Super cool to read, I'm on board with the others. Though I'd like to think myself brilliant - my mom certainly thinks so... - I do stress over the query following the checklist.

@ Page Traveler: workshops may be your rout, but I'd offer another option as well: I've read that getting a reader to tell you their *reactions* is the best way to use those who are near and dear. Though they may not tell you to change something, they should be happy to let you know the moments where your story left them confused, happy, depressed, etc. Assuming yours don't already perform in like manner :D

Mason Ian Bundschuh said...

Wow! In one swift blog post you freed me from the nagging and shadowy query dread.

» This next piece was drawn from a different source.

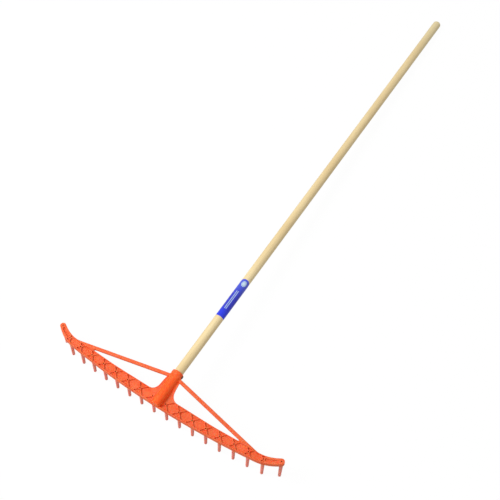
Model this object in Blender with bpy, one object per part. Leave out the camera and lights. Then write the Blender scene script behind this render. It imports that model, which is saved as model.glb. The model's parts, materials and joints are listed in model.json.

It IS about the writing and the idea, not about a precise jumping through hoops of form.


TC Avey said...

Thanks for the encouragement! I needed to hear that!

Carolynnwith2Ns said...

Okay, so I’m reading this post a day late,(head cold knocked me on my ass) but as a published author I have to splash a bit with you guys.
I have done all of the ‘write’ things.
I took two creative writing classes, joined a writing group, sold old-gold to take a third class, taught, by two very talented authors/editors/college level educators. My ancient copy of Strunk and White is falling apart. When I finished my book I made copies that were passed around the writing group. Comments given, changes made and every single person who read it said, phenomenal, their word, not mine.
Wrote a gazillion query re-writes until it was perfect, at least the editors said it was. Twenty–three agents, and guess what boy and girl sharks...no bites. I've been licking my wounds.
So I’m taking a chance. I’m diving back in the tank, where they circle day and night while we watch in awe. I’m not Katherine Stockett, I may not make it to 60 agents, but I’m not giving up yet.
Why, because I’m a God-damn good writer, with a hell of story. I’m humble too...can you tell.

Hey...one of you sharks...watch for me, my query is floating your way, again.

(Whew, my fins are trembling.I'm not usually so dynamic, I think it's my cold meds.)